> _What is asked_
Return, exactly as written, every line from the first line of the data below through the line that contains "sky: float = 0.05".

========================

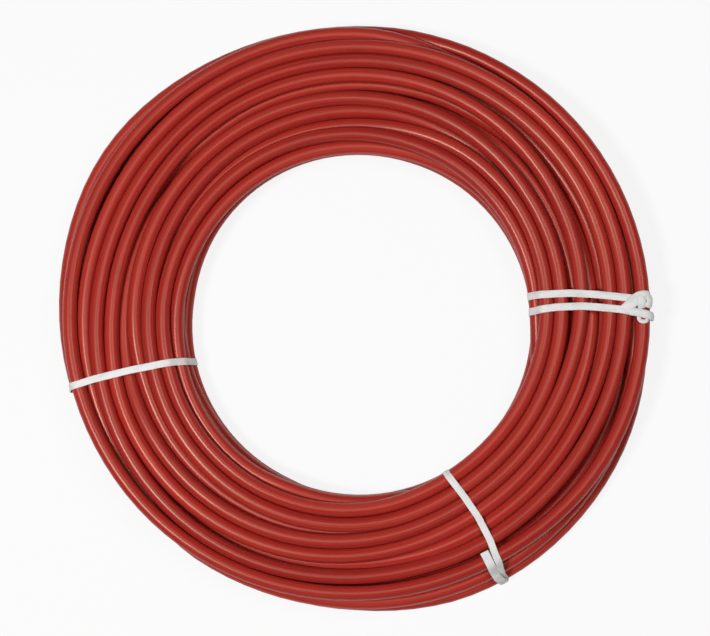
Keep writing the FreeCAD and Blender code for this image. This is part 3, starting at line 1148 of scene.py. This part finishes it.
@dataclass
class Studio:
    """A white floor, three soft lamps over the coil, and the camera above it."""

    camera_far: float = 1.6
    camera_tilt: float = 5.0
    camera_azimuth: float = -50.0
    frame_width: float = 0.781
    top_height: float = 0.047
    sensor: float = 36.0
    lamps: tuple[Lamp, ...] = (
        Lamp("lamp_left", (-0.885, -0.41, 2.19), (0.4, 0.4), 32.0),
        Lamp("lamp_right", (0.95, 0.35, 2.15), (0.85, 0.85), 12.0),
        Lamp("lamp_top", (0.0, 0.1, 2.4), (1.3, 1.3), 8.0),
    )
    floor_half: float = 30.0
    floor_paint: tuple[float, float, float, float] = (0.86, 0.86, 0.86, 1.0)
    seen_white: float = 0.85
    mirrored_white: float = 0.4
    sky: float = 0.05

    def camera(self) -> None:
        """The camera, looking almost straight down with +Y up."""
        data = bpy.data.cameras.new("camera")
        data.sensor_width = self.sensor
        data.lens = self.sensor * self.camera_far / self.frame_width
        tilt, azimuth = math.radians(self.camera_tilt), math.radians(self.camera_azimuth)
        level = math.sin(tilt)
        back = Vector((level * math.cos(azimuth), level * math.sin(azimuth), math.cos(tilt)))
        right = Vector((0.0, 1.0, 0.0)).cross(back).normalized()
        turned = Matrix((right, back.cross(right), back)).transposed().to_4x4()
        turned.translation = Vector((0.0, 0.0, self.top_height)) + back * self.camera_far
        camera = bpy.data.objects.new("camera", data)
        camera.matrix_world = turned
        bpy.context.scene.collection.objects.link(camera)
        bpy.context.scene.camera = camera

    def floor(self) -> None:
        """The pale floor, which keeps the coil's shadow and shows white."""
        material, bench = new_material("floor_white")
        light = bench.node("ShaderNodeLightPath")
        either = light["Is Glossy Ray"].most(light["Is Transmission Ray"])
        mirrored = either * self.mirrored_white
        straight = (light["Is Camera Ray"] * self.seen_white).most(mirrored)
        paint = bench.node("ShaderNodeBsdfDiffuse", None, {"Color": self.floor_paint})["BSDF"]
        glow = {"Color": WHITE, "Strength": 1.0}
        white = bench.node("ShaderNodeEmission", None, glow)["Emission"]
        values = {0: straight, 1: paint, 2: white}
        mixed = bench.node("ShaderNodeMixShader", None, values)["Shader"]
        bench.node("ShaderNodeOutputMaterial", None, {"Surface": mixed})
        mesh = bpy.data.meshes.new("floor")
        far = self.floor_half
        corners = [(-far, -far, 0), (far, -far, 0), (far, far, 0), (-far, far, 0)]
        mesh.from_pydata(corners, [], [(0, 1, 2, 3)])
        mesh.materials.append(material)
        floor = bpy.data.objects.new("floor", mesh)
        bpy.context.scene.collection.objects.link(floor)

    def world(self) -> None:
        """Plain light from all round."""
        world = bpy.data.worlds.new("studio")
        world.use_nodes = True
        world.node_tree.nodes.clear()
        bench = Bench(world.node_tree)
        values = {"Color": WHITE, "Strength": self.sky}
        sky = bench.node("ShaderNodeBackground", None, values)["Background"]
        bench.node("ShaderNodeOutputWorld", None, {"Surface": sky})
        bpy.context.scene.world = world

    def build(self) -> None:
        """Sets up the whole studio."""
        self.camera()
        for lamp in self.lamps:
            lamp.hang()
        self.floor()
        self.world()
        bpy.context.scene.view_settings.view_transform = "Standard"


# ---------------------------------------------------------------- the object


@dataclass
class PipeCoil:
    """The coil of pipe with its three straps."""

    winding: Winding
    pipe: PipeRun
    straps: tuple[StrapBand, ...]

    @classmethod
    def plain(cls) -> "PipeCoil":
        """The coil at its own sizes."""
        winding = Winding()
        straps = (
            StrapBand("strap_tape_left", "strap_left", 193.5, 315.0, LEFT_STRAP),
            StrapBand("strap_tape_lower", "strap_lower", 300.0, 303.0, LOWER_STRAP),
            StrapBand("strap_tape_right", "strap_right", 0.0, 317.0, TIED_STRAP, spread=6.0),
        )
        return cls(winding, PipeRun(winding, PipeFinish()), straps)

    def build(self) -> None:
        """Makes every piece, dresses it and puts it on its body."""
        route = self.winding.route()
        length = np.linalg.norm(np.diff(route, axis=0), axis=1).sum()
        log.info("route: %.1f turns, %.1f m", self.winding.wound, length * MM)
        pipe = self.pipe.build(route)
        self.settle(pipe, "pipe_coil", Slot.PIPE)
        tape = StrapFinish().material()
        for strap in self.straps:
            self.settle(strap.build(self.winding, route, tape), strap.node, Slot.STRAP)

    @staticmethod
    def settle(piece: bpy.types.Object, node: str, slot: Slot) -> None:
        """Puts a piece in place of its CAD node and reports it."""
        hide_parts(node)
        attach(piece, BODY)
        low, high = piece.bound_box[0], piece.bound_box[6]
        size = " x ".join(f"{(b - a) / MM:.1f}" for a, b in zip(low, high))
        piece.data.calc_loop_triangles()
        log.info("%s: %s mm, %d triangles", piece.name, size, len(piece.data.loop_triangles))


def main() -> None:
    """Builds the coil and its studio."""
    logging.basicConfig(level=logging.INFO, format="%(message)s")
    PipeCoil.plain().build()
    Studio().build()


if __name__ == "__main__":
    main()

========================

> _Finished exercise_
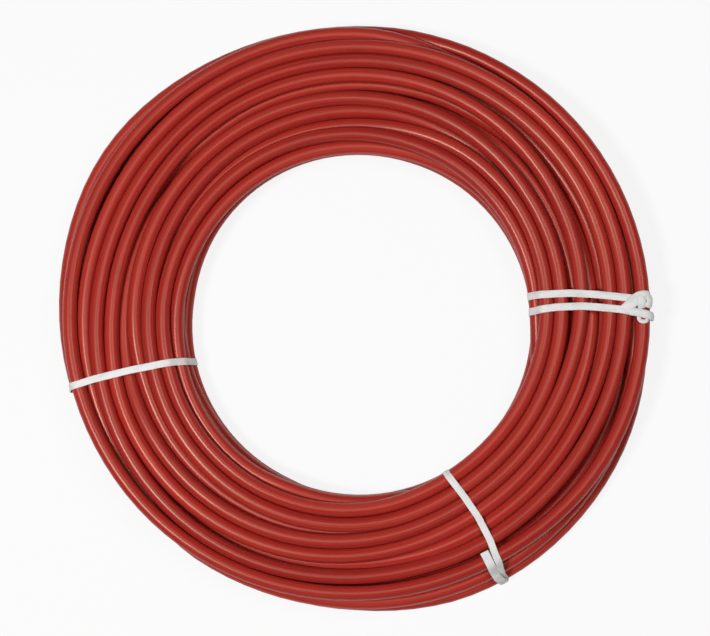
Keep writing the FreeCAD and Blender code for this image. This is part 3, starting at line 1148 of scene.py. This part finishes it.
@dataclass
class Studio:
    """A white floor, three soft lamps over the coil, and the camera above it."""

    camera_far: float = 1.6
    camera_tilt: float = 5.0
    camera_azimuth: float = -50.0
    frame_width: float = 0.781
    top_height: float = 0.047
    sensor: float = 36.0
    lamps: tuple[Lamp, ...] = (
        Lamp("lamp_left", (-0.885, -0.41, 2.19), (0.4, 0.4), 32.0),
        Lamp("lamp_right", (0.95, 0.35, 2.15), (0.85, 0.85), 12.0),
        Lamp("lamp_top", (0.0, 0.1, 2.4), (1.3, 1.3), 8.0),
    )
    floor_half: float = 30.0
    floor_paint: tuple[float, float, float, float] = (0.86, 0.86, 0.86, 1.0)
    seen_white: float = 0.85
    mirrored_white: float = 0.4
    sky: float = 0.05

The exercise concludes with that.